郁闷中,我顺着中国陶瓷的历史长河上溯,苦寻我心中的陶瓷大师。从当代一直溯到青铜时代,我惊奇地发现,所有有资格称得上为大师的人居然都没有留名。于是我得出了这样一个结论,“利为匠,空为师”。在世俗看来,内在越满的人越大师;但从道的角度看,内在越空无的人越大师。因为,当一个人内在比较满实,满实到他的内在再也没有任何空间的时候,就成了一个为利益所充实没有一点灵性、没有一点空性的愚玩者,里面虽然堆满了知识,却将自己变成了没有一点内在空间和生命的石头人。世俗的大师是沉重的,得道的大师是空盈的;世俗的大师是自我的,得道的大师是无我的……用无我的眼光去审视现实生活中的所谓“大师”,不见精神,只见“名号”,一块块大师的招牌纷纷变成了商标,一件件精美但缺精神的“作品”流水线似的被生产出来,变成了一叠叠的钞票。结果,大师的头衔也变成了流水线上的商品,一手交钱,一手交货……

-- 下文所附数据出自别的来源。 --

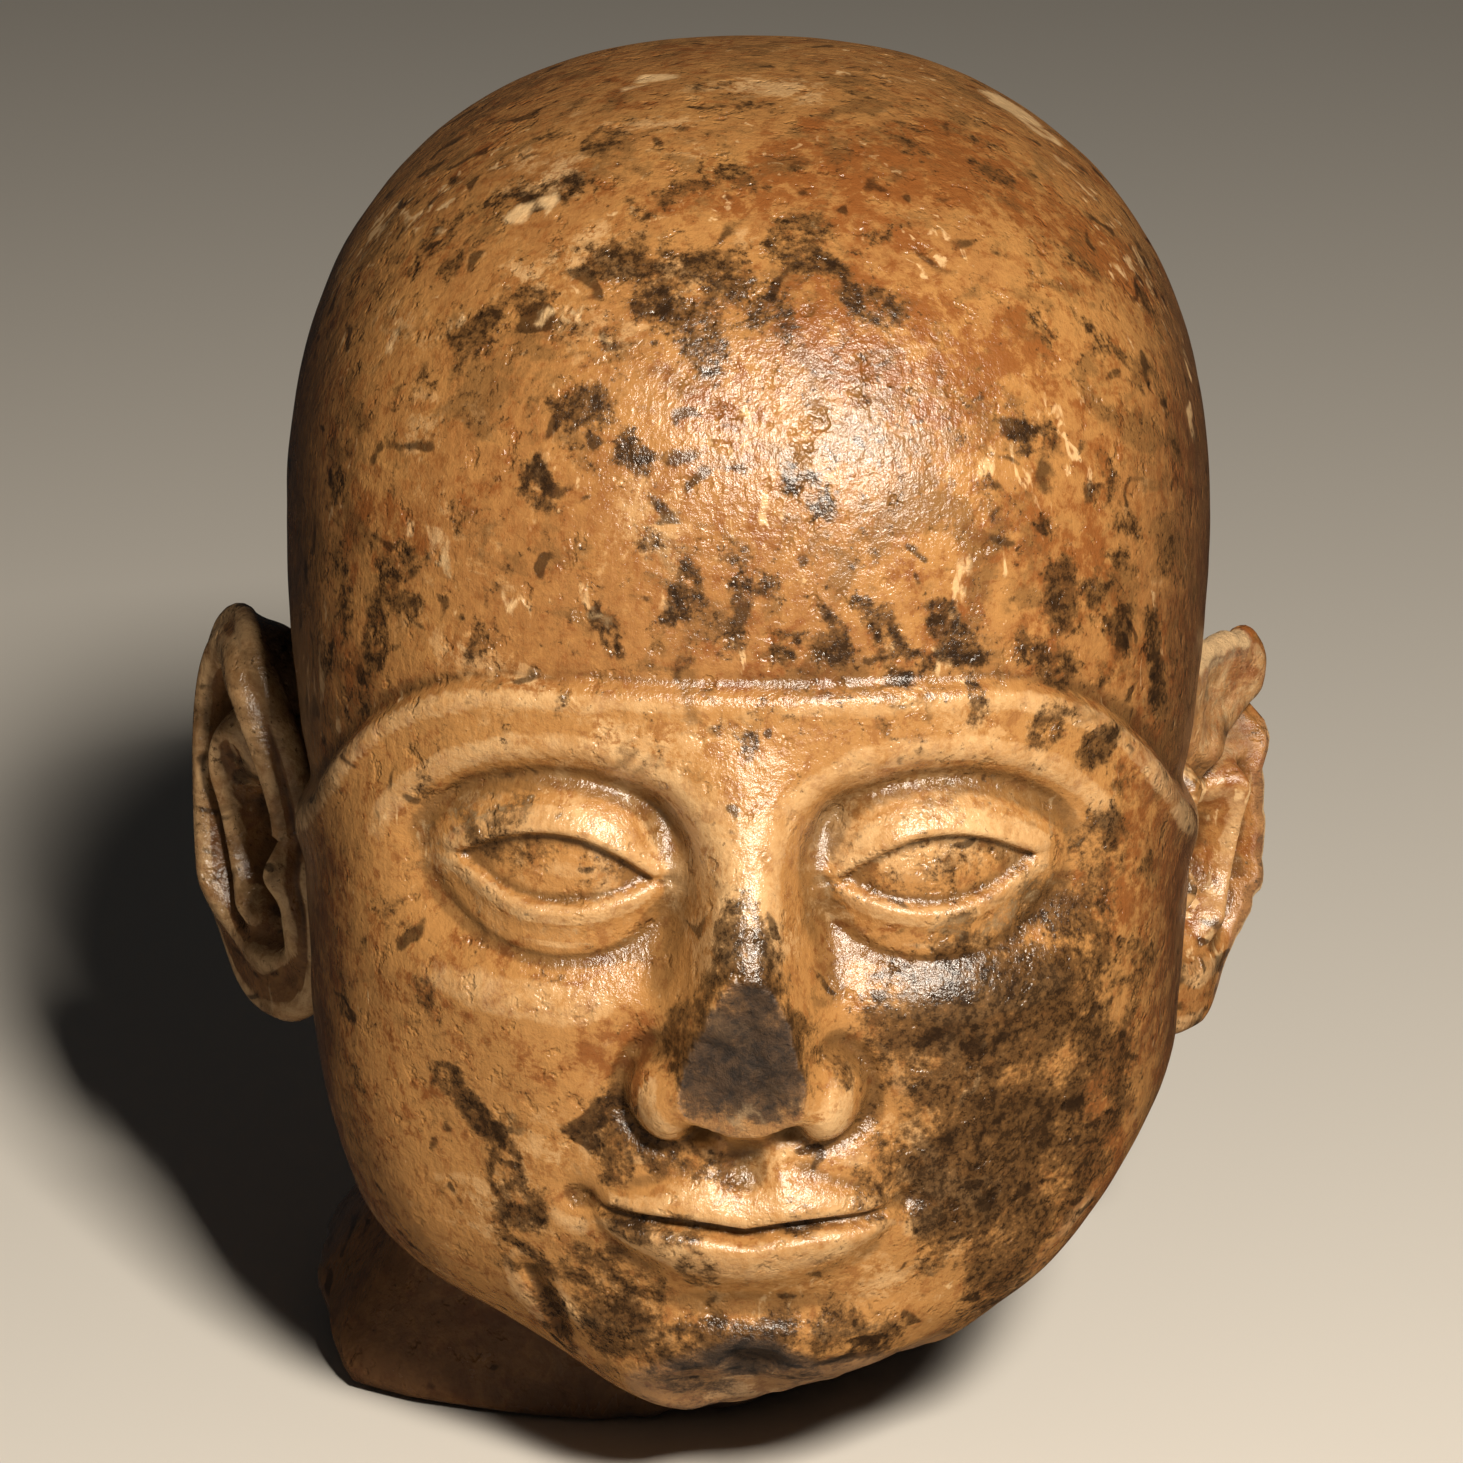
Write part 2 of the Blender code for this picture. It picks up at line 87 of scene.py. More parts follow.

天空很忧郁,不撑笑脸。我很随意地走进景德镇一家省级大师的店面,伪装成瓷器贩子和他谈生意。指着一副600×600的荷花我问:“批发多少钱一副?”

“大师”很鄙夷地望了我一眼,道:“我最讨厌别人同我谈钱。”

我突然意识到他是位大师,大师生产的是作品,不是商品,直接谈钱很俗。于是赶紧换了一种口气道:“我想把您的作品介绍到我们哪里去……”

大师一听,马上换了一副嘴脸,道:“给你两千,但你卖出去的价格不得低于6000,否则,乱了我的身价!”

我冷笑一声,头也不回的出门。大师是无价的,这位省级大师居然开出了自己的身价,可见伪到了何种程度。我突然明白了为什么中国陶瓷无大师的原因:大师多了,也就没有大师了。